» **Given request**: Set down each line from the one containing "jersey, slot, panel_rim(-1))" to the one containing "in imported if", inclusive, exactly as written and with nothing further.

--*--

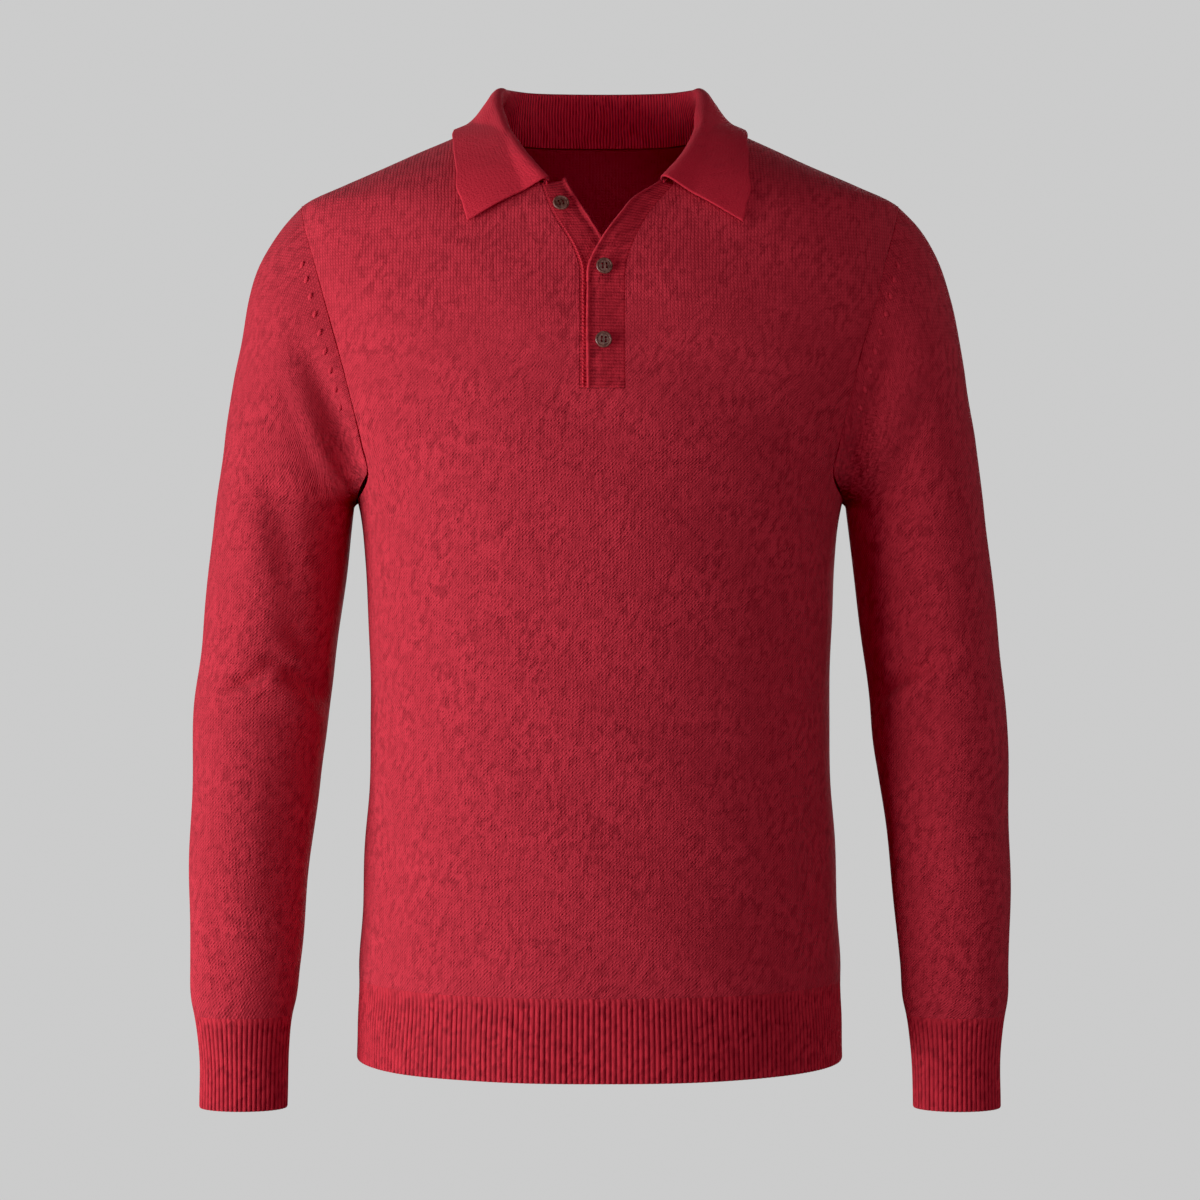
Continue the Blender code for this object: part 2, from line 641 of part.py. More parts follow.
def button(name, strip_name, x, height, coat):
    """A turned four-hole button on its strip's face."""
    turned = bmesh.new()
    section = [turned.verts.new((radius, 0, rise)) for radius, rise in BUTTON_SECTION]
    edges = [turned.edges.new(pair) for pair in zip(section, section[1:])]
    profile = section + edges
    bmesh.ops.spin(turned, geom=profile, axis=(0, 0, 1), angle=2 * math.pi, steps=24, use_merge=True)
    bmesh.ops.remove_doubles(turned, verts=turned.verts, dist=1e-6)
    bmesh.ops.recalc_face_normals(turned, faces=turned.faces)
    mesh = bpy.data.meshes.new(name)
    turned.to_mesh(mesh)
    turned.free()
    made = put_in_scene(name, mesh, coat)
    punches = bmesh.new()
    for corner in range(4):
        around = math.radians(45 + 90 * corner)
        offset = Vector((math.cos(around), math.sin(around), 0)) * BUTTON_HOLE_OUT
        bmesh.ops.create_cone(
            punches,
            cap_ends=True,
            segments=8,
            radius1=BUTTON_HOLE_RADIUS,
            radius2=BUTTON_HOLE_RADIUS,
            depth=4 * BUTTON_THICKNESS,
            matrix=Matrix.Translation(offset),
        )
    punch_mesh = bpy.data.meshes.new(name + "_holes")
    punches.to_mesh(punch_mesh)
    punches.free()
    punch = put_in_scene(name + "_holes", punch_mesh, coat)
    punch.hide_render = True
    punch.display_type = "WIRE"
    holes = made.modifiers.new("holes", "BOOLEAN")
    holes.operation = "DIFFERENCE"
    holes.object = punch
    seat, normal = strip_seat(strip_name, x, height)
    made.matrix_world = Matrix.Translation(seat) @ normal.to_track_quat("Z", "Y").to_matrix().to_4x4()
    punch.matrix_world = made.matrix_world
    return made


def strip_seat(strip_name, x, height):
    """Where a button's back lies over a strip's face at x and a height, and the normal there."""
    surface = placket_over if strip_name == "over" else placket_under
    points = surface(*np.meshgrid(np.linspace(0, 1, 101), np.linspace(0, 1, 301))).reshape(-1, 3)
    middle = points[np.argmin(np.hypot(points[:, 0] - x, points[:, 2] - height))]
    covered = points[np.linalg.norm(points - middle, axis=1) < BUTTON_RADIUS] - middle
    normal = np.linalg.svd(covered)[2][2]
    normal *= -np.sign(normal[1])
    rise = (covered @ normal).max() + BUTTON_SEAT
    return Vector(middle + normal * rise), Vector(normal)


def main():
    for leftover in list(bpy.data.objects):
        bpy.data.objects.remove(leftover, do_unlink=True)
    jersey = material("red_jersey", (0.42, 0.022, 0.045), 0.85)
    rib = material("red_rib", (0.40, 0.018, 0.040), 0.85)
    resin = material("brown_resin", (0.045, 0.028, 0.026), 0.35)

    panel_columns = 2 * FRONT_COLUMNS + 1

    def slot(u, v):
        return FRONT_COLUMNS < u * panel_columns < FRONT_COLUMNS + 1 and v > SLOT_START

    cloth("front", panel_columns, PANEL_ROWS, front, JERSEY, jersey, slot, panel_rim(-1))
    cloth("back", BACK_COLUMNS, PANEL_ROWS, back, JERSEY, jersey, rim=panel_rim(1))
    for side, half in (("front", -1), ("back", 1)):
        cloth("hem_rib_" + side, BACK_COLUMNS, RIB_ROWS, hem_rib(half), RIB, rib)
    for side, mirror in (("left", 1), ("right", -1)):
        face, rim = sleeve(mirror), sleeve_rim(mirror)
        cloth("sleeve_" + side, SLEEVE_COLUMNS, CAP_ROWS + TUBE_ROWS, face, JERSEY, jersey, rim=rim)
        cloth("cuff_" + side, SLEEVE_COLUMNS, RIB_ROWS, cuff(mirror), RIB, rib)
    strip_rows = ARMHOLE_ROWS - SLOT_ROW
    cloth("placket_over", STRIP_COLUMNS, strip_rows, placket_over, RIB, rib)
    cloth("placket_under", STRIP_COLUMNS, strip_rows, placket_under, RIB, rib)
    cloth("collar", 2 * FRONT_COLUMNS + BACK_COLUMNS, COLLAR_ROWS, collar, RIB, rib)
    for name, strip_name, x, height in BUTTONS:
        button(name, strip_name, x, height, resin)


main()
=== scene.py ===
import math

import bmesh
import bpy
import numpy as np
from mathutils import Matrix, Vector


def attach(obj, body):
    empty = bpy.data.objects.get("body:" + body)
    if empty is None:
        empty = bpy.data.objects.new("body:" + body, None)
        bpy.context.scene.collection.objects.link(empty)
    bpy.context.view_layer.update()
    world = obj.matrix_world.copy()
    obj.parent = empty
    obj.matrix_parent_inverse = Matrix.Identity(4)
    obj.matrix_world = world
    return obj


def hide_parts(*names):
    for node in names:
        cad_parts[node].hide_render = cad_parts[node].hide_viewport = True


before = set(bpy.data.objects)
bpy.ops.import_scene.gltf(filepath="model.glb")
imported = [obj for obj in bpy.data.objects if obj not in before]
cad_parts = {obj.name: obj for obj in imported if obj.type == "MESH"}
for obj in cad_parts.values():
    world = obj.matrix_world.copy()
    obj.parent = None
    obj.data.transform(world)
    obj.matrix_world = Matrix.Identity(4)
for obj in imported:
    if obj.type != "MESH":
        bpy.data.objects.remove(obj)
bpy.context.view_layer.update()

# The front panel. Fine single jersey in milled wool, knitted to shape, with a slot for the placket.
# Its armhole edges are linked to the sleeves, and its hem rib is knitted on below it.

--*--

» **Response below**:
    cloth("front", panel_columns, PANEL_ROWS, front, JERSEY, jersey, slot, panel_rim(-1))
    cloth("back", BACK_COLUMNS, PANEL_ROWS, back, JERSEY, jersey, rim=panel_rim(1))
    for side, half in (("front", -1), ("back", 1)):
        cloth("hem_rib_" + side, BACK_COLUMNS, RIB_ROWS, hem_rib(half), RIB, rib)
    for side, mirror in (("left", 1), ("right", -1)):
        face, rim = sleeve(mirror), sleeve_rim(mirror)
        cloth("sleeve_" + side, SLEEVE_COLUMNS, CAP_ROWS + TUBE_ROWS, face, JERSEY, jersey, rim=rim)
        cloth("cuff_" + side, SLEEVE_COLUMNS, RIB_ROWS, cuff(mirror), RIB, rib)
    strip_rows = ARMHOLE_ROWS - SLOT_ROW
    cloth("placket_over", STRIP_COLUMNS, strip_rows, placket_over, RIB, rib)
    cloth("placket_under", STRIP_COLUMNS, strip_rows, placket_under, RIB, rib)
    cloth("collar", 2 * FRONT_COLUMNS + BACK_COLUMNS, COLLAR_ROWS, collar, RIB, rib)
    for name, strip_name, x, height in BUTTONS:
        button(name, strip_name, x, height, resin)


main()
=== scene.py ===
import math

import bmesh
import bpy
import numpy as np
from mathutils import Matrix, Vector


def attach(obj, body):
    empty = bpy.data.objects.get("body:" + body)
    if empty is None:
        empty = bpy.data.objects.new("body:" + body, None)
        bpy.context.scene.collection.objects.link(empty)
    bpy.context.view_layer.update()
    world = obj.matrix_world.copy()
    obj.parent = empty
    obj.matrix_parent_inverse = Matrix.Identity(4)
    obj.matrix_world = world
    return obj


def hide_parts(*names):
    for node in names:
        cad_parts[node].hide_render = cad_parts[node].hide_viewport = True


before = set(bpy.data.objects)
bpy.ops.import_scene.gltf(filepath="model.glb")
imported = [obj for obj in bpy.data.objects if obj not in before]
cad_parts = {obj.name: obj for obj in imported if obj.type == "MESH"}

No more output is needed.